C. Use Ajax/pop up lightboxes
Using small pop ups for modifying or viewing small chunks of content is extremely convenient for a user. This helps user to stick to just one page for minor updates in content. However, there is limitation for use of Ajax. It is not advisable to processes large data on pop ups.
D. Friendly tooltips
Using tool tips that are short and sweet is really helpful. Try to use as many as tool tips across your application as possible. Remember that not all users may be as savvy as you are.
Here’s a wireframe I created for the same online examination app to create question papers.
Points to observe in the Wireframe:
- Use of multiple checkboxes (type of questions) for filtering list
- Question count per type (easy, medium)
- Tab for creating question papers automatically (reduces additional page)

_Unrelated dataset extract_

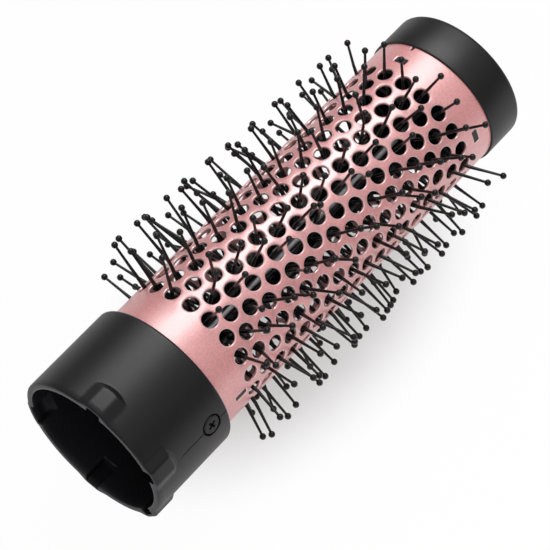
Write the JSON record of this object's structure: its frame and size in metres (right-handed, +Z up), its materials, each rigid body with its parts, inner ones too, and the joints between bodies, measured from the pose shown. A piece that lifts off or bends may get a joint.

- “More” link to view details of the question (preventing too much content at once)
- Keeping the entire page, scroll less
- Use of simple tooltips on label roll overs
5. Keeping the language clean and simple
This is probably the most important factor in building a user-friendly app. Once the developer has integrated the design, it is important for a final check of labels, alert messages, errors, notifications, system emailers, tool tips and any other content (big or small) which is used in the entire application. Giving friendly error messages like “Seems you’ve forgotten your password. Would you like to try again?” gives a more pleasant experience and also helps users stick to the application a little longer.
Samples of friendly Labels and Error messages:
- Oops! You entered a special character by mistake.
- Congrats on taking the right decision. You will not regret! (after a sign up)
- You must agree to our terms even though you haven’t read it. Its important!
- I am “App name”, and you? (label for first name)
- Good morning, James. How are you today? (message after login)
Following some really basic guidelines, you can certainly improve usability, even in your existing application. You’ll soon notice a boost in traffic.